Evaluation of the model on the target device verifies that the model’s accuracy matches the accuracy on host and provides inference speed measurements. For a GPU capable target such as the AGX, it also uses the LEIP runtime capabilities to extract the GPU portion of the graph to create a target specific compute engine.
The first step in evaluating on the target is ensuring that the target environment is established with the necessary components. For the AGX target, this includes copying over the TRT and LEIP Optimized TVM runtime libraries, as well as building and installing various dependencies.
Setting Up The Runtime Environment on the Target Device
You should start with a clean environment on the target device. If you have previously installed any packages, you should wipe the system and start with a fresh JetPack installation. You can find instructions for installing JetPack in the Jetson AGX Developer Manual.
The dependencies needed to evaluate your model are provided inside the SDK docker container.
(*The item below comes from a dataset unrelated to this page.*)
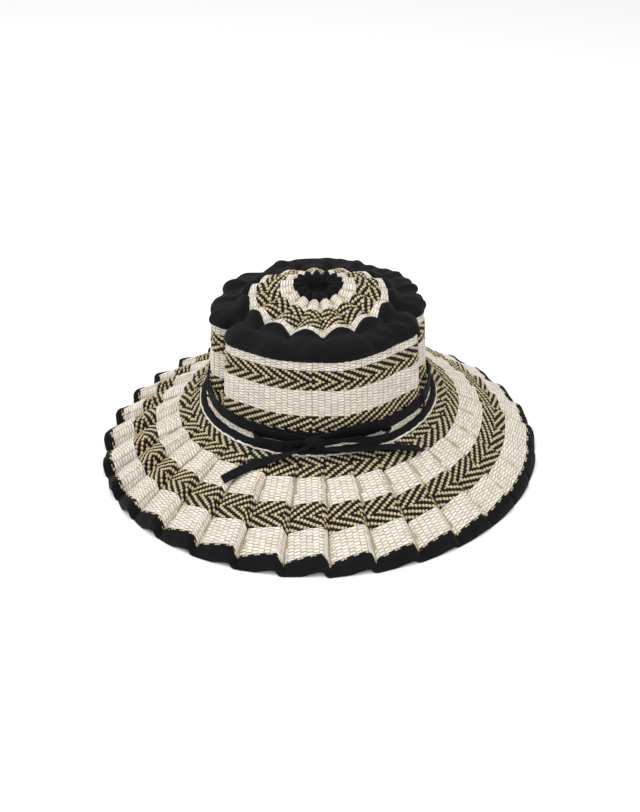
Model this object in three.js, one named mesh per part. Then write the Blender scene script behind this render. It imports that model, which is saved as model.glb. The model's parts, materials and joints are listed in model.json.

These files were copied to the host machine as part of Step 2. Install these dependencies by copying them from the host to the target.
On the host:
# Copy the dependency file from your host to your target scp ./agx-install.tar.gz <username>@<target>:~/
On the target:
Note: For this next step, you will need
sudo access on your target device. The installation will take approximately 30 minutes, and the process will occasionally request password authentication.
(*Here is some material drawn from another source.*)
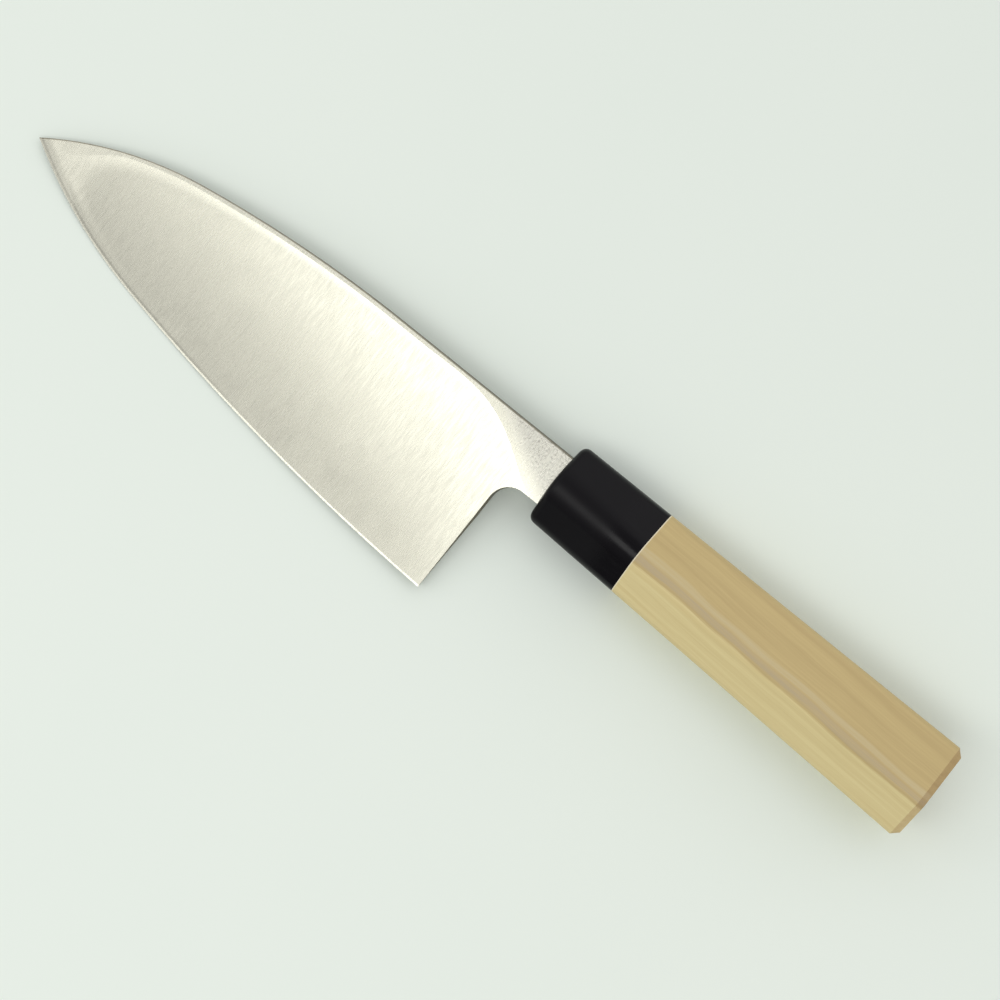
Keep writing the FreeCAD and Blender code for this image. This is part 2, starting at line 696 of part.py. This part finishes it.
def make_handle(whole_blade):
    """Ferrule, wood and the resin in the slot and in the tang hole."""
    grip = make_eased_grip(make_grip_form())
    tenon = make_tenon()
    slot_section = ("slot_height", "slot_thickness")
    slot = add_taper_block("slot", "0", cell("ferrule_wall"), (slot_section, slot_section))
    hole_sections = (("hole_height", "hole_thickness"), ("hole_end_height", "hole_end_thickness"))
    hole = add_taper_block("tang_hole", cell("ferrule_wall"), cell("hole_end"), hole_sections)

    front_zone = add_box("ferrule_zone", "-1", cell("ferrule_length"))
    front_part = combine("Common", "ferrule_form", grip, front_zone)
    bored = combine("Cut", "bored_ferrule", front_part, tenon)
    ferrule = combine("Cut", "ferrule", bored, slot)

    rear_zone = add_box("wood_zone", cell("ferrule_length"), f"{cell('grip_length')} + 1")
    rear_part = combine("Common", "wood_form", grip, rear_zone)
    wood = combine("Fuse", "wood_with_tenon", rear_part, tenon)
    handle_body = combine("Cut", "handle_body", wood, hole)

    mouth_seal = combine("Cut", "mouth_seal", slot, whole_blade)
    tang_bedding = combine("Cut", "tang_bedding", hole, whole_blade)
    return ferrule, handle_body, mouth_seal, tang_bedding


# ---------------------------------------------------------------- the knife as it lies


def resting_rotation():
    """Tip lower than butt, then edge lower than spine."""
    pitch = FreeCAD.Rotation(Vector(0, 1, 0), -size("rest_pitch"))
    roll = FreeCAD.Rotation(Vector(1, 0, 0), size("rest_roll"))
    return pitch.multiply(roll)


def lay_down(pieces):
    """Gives all pieces one placement, with the centre of their footprint at the origin."""
    turn = FreeCAD.Placement(Vector(0, 0, 0), resting_rotation())
    whole = Part.makeCompound([piece.Shape for piece in pieces])
    whole.transformShape(turn.toMatrix())
    box = whole.optimalBoundingBox(False, False)
    shift = Vector(-box.Center.x, -box.Center.y, -box.ZMin)
    for piece in pieces:
        piece.Placement = FreeCAD.Placement(shift, resting_rotation())
    return shift


def check_document(pieces):
    """Stops on any failed feature or bad shape."""
    for item in doc.Objects:
        if "Invalid" in item.State or "Error" in item.State:
            raise ValueError(f"{item.Label} failed: {item.State}")
    for piece in pieces:
        if piece.Shape.isNull() or not piece.Shape.isValid():
            raise ValueError(f"{piece.Label} has no valid shape")


def main():
    whole_blade, *blade_pieces = make_blade()
    doc.recompute()
    pieces = blade_pieces + list(make_handle(whole_blade))
    doc.recompute()
    check_document(pieces)
    shift = lay_down(pieces)
    doc.recompute()
    check_document(pieces)
    os.makedirs("parts", exist_ok=True)
    for piece in pieces:
        piece.Shape.exportStep(f"parts/{piece.Label}.step")
        volume = piece.Shape.Volume / 1000
        print(f"{piece.Label}: {len(piece.Shape.Solids)} solid, {volume:.2f} cm3")
    print(f"ferrule's front centre at {shift.x:.3f}, {shift.y:.3f}, {shift.z:.3f} mm")


main()
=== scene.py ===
import json
import math
from collections import namedtuple

import bpy
from mathutils import Matrix, Vector


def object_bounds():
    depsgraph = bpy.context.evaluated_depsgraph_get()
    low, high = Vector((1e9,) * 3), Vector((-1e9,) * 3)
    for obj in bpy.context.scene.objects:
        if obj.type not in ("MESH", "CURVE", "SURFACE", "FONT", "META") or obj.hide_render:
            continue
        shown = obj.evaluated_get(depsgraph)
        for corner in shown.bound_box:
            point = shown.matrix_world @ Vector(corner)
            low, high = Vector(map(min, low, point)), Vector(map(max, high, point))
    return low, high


# A single-bevel butchering knife lying hollow face up on a pale table.
#
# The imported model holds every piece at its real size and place. This script gives the pieces their
# materials, and adds the table, the lights and the camera.
# Lengths are metres, except inside the materials, whose patterns are laid out in millimetres.

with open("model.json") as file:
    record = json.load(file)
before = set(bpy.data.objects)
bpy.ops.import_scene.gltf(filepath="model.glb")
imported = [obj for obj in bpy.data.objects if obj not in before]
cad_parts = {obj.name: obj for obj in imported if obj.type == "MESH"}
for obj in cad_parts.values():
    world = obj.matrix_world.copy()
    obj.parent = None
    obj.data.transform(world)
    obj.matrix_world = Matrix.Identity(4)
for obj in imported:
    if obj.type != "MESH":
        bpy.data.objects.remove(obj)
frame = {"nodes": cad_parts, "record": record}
cad_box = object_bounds()
box_low, box_high = cad_box
box_middle = (box_low + box_high) / 2

MILLIMETRE = 0.001


# ---- The knife's own axes: X towards the butt, Y towards the spine, Z out of the hollow face ----

HOLLOW_FACE_LEVEL = 2.9    # millimetres from the knife's middle plane up to the flats round the hollow
NECK_MOUNT = "rack_face_hollow_side"
NECK_POINT = Vector((-10.0, 0.0, HOLLOW_FACE_LEVEL)) * MILLIMETRE    # that mount, on the knife's own axes


def knife_axes():
    """The axes as the columns of a rotation, and their origin: the handle's axis at the ferrule's face."""
    mount = next(m for m in frame["record"]["mounts"] if m["name"] == NECK_MOUNT)
    up = Vector(mount["axis"]).normalized()
    along = Vector((up.z, 0.0, -up.x)).normalized()
    across = up.cross(along)
    rotation = Matrix((along, across, up)).transposed()
    return rotation, Vector(mount["pos_m"]) - rotation @ NECK_POINT


knife_rotation, knife_origin = knife_axes()
KNIFE_ALONG, _, KNIFE_UP = knife_rotation.col


# ---- Materials ----


class Recipe:
    """A material being made: its node tree, with a short method for each kind of node used often."""

    def __init__(self, name):
        self.material = bpy.data.materials.new(name)
        self.material.use_nodes = True
        self.tree = self.material.node_tree
        self.shader = self.tree.nodes["Principled BSDF"]

    def feed(self, socket, value):
        """Links a node's output to the socket, or sets a plain value on it."""
        if isinstance(value, bpy.types.NodeSocket):
            self.tree.links.new(value, socket)
        elif socket.type == "RGBA":
            socket.default_value = (*value, 1.0)
        else:
            socket.default_value = value

    def add(self, kind, inputs=(), **settings):
        node = self.tree.nodes.new("ShaderNode" + kind)
        for name, value in settings.items():
            setattr(node, name, value)
        for name, value in dict(inputs).items():
            self.feed(node.inputs[name], value)
        return node

    def set(self, **values):
        """Shader inputs by name, with _ for a space."""
        for name, value in values.items():
            self.feed(self.shader.inputs[name.replace("_", " ")], value)

    def position(self):
        """The place on the knife's own axes, in millimetres."""
        place = self.add("TexCoord").outputs["Object"]
        mapping = self.add("Mapping", {"Vector": place}, vector_type="TEXTURE")
        mapping.inputs["Location"].default_value = knife_origin
        mapping.inputs["Rotation"].default_value = knife_rotation.to_euler()
        mapping.inputs["Scale"].default_value = (MILLIMETRE,) * 3
        return mapping.outputs["Vector"]

    def axes(self, vector):
        parts = self.add("SeparateXYZ", {"Vector": vector})
        return parts.outputs["X"], parts.outputs["Y"], parts.outputs["Z"]

    def maths(self, operation, first, second=0.0, third=0.0):
        node = self.add("Math", operation=operation)
        for socket, value in zip(node.inputs, (first, second, third)):
            self.feed(socket, value)
        return node.outputs[0]

    def choose(self, condition, if_true, if_false):
        """One of two values, by a condition that is 1 or 0."""
        return self.maths("MULTIPLY_ADD", condition, self.maths("SUBTRACT", if_true, if_false), if_false)

    def stretch(self, vector, along, across, up):
        """A place with each axis multiplied, so that a pattern laid on it is finer by that much."""
        node = self.add("VectorMath", operation="MULTIPLY")
        self.feed(node.inputs[0], vector)
        self.feed(node.inputs[1], (along, across, up))
        return node.outputs[0]

    def noise(self, vector, detail=2.0, roughness=0.5):
        values = {"Vector": vector, "Scale": 1.0, "Detail": detail, "Roughness": roughness}
        return self.add("TexNoise", values).outputs["Fac"]

    def spread(self, value, low, high, new_low=0.0, new_high=1.0, smooth=False):
        """value's range from low to high, laid over the range from new_low to new_high and held there."""
        values = {"Value": value, "From Min": low, "From Max": high, "To Min": new_low, "To Max": new_high}
        kind = "SMOOTHSTEP" if smooth else "LINEAR"
        return self.add("MapRange", values, interpolation_type=kind).outputs["Result"]

    def mix(self, factor, first, second, mode="MIX"):
        node = self.add("Mix", data_type="RGBA", blend_type=mode)
        self.feed(node.inputs["Factor"], factor)
        self.feed(node.inputs[6], first)
        self.feed(node.inputs[7], second)
        return node.outputs[2]

    def bump(self, height, distance, strength=1.0, normal=None):
        """height, from 0 to 1, raised by distance millimetres."""
        values = {"Height": height, "Distance": distance * MILLIMETRE, "Strength": strength}
        if normal is not None:
            values["Normal"] = normal
        return self.add("Bump", values).outputs["Normal"]

    def vector(self, x, y, z):
        return self.add("CombineXYZ", {"X": x, "Y": y, "Z": z}).outputs["Vector"]

    def facing(self, direction):
        """How squarely the surface faces a direction: 1 square on, 0 edge on, -1 turned away."""
        node = self.add("VectorMath", operation="DOT_PRODUCT")
        self.feed(node.inputs[0], self.add("NewGeometry").outputs["Normal"])
        self.feed(node.inputs[1], direction)
        return node.outputs["Value"]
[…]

# Ensure you are in the correct directory cd ~/ # Uncompress the archive tar xvzf agx-install.tar.gz # Install the dependencies cd agx-install sh ./install.sh # IMPORTANT: To ensure the correct environment, log out of the target # and log back in before proceeding. logout
Installing the Model on the Target
The necessary dependencies were copied over and installed using the above referenced commands to set up the evaluation environment. That installation only needs to be completed the first time you are preparing to run an evaluation on the target. The model and associated files also need to be copied over to the target machine in order to run the evaluation. These files include the optimized model binary and preprocessor and will need to be copied over anytime you retrain, export, compile, and optimize your model. In the previous step, these files were copied to the host in the archive
agx-artifacts.tar.gz . You will now need to install the model on the target device.
On the host:
# Copy the model artifacts from the host to the target scp ./agx-artifacts.tar.gz <username>@<target>:~/
On the target:
# Unpack the model artifacts cd ~/ tar xvzf agx-artifacts.tar.gz
You should now see three folders:
evaluation folder contains the script that you can use to evaluate the model. The
inference folder contains the inference scripts that you can use as an example when you are ready to integrate the model into your application. The evaluation of the model will be covered in the next paragraph. For more information on the inference scripts, see Deploying Your Model.
Installing the Data on the Target
The pre-trained model has been trained on the MS COCO dataset. To evaluate the model, data from this dataset must be installed on the target device:
# Install MS COCO data for validation cd ~/evaluation sh ./download_mscoco.sh
If you have trained your model with a different dataset, instructions on installing different validation data on the target is covered in the section on evaluating and deploying your model with BYOD.
Configuring the Target
The inference speed results will depend on the Clock Frequency and Power Management Settings for the target. The results we have published for the Xavier AGX were obtained with the
MAXN setting achieved by the following commands:
# Set the AGX to max performance sudo nvpmodel -m 0 # Verify settings sudo nvpmodel -q
Evaluating Your Model
The evaluation script has been installed on the target in the
evaluation folder. Run the following script to perform the evaluation:
On the target:
# Run the evaluation cd ~/evaluation sh ./run_eval.sh # When the evaluation completes, results will be in yolov5_L_RT-results.txt cat ~/evaluation/yolov5_L_RT-results.txt
The TRT Compute Engine will generate optimized binaries the first time you run a new model. This process will cause the model to load slowly the first time. The system caches these binaries so that loads are much faster on subsequent runs. Separate cache directories are provided in this example to ensure that the FP32 and INT8 files do not conflict. Be sure to delete the directories of the old model if you install a new model. This will ensure the TRT Compute Engine will correctly generate new optimized binaries.
Interpreting the Results
The inference script will report the average inference time and the average mAP accuracy score for the model. Note that the accuracy on the device should match the accuracy measured on the host in Step 1.
Please note that there are several ways to measure inference time. The
run_eval.sh script reports inference speed as the time it takes to copy data in, run an inference, and copy the result out again. The example script provided in the next section reports only the inference time without the memory transfers.
Once you have completed evaluating the model on the target, you can either integrate the model into your code for deployment, or retrain the model with your own data, export, compile, and evaluate again.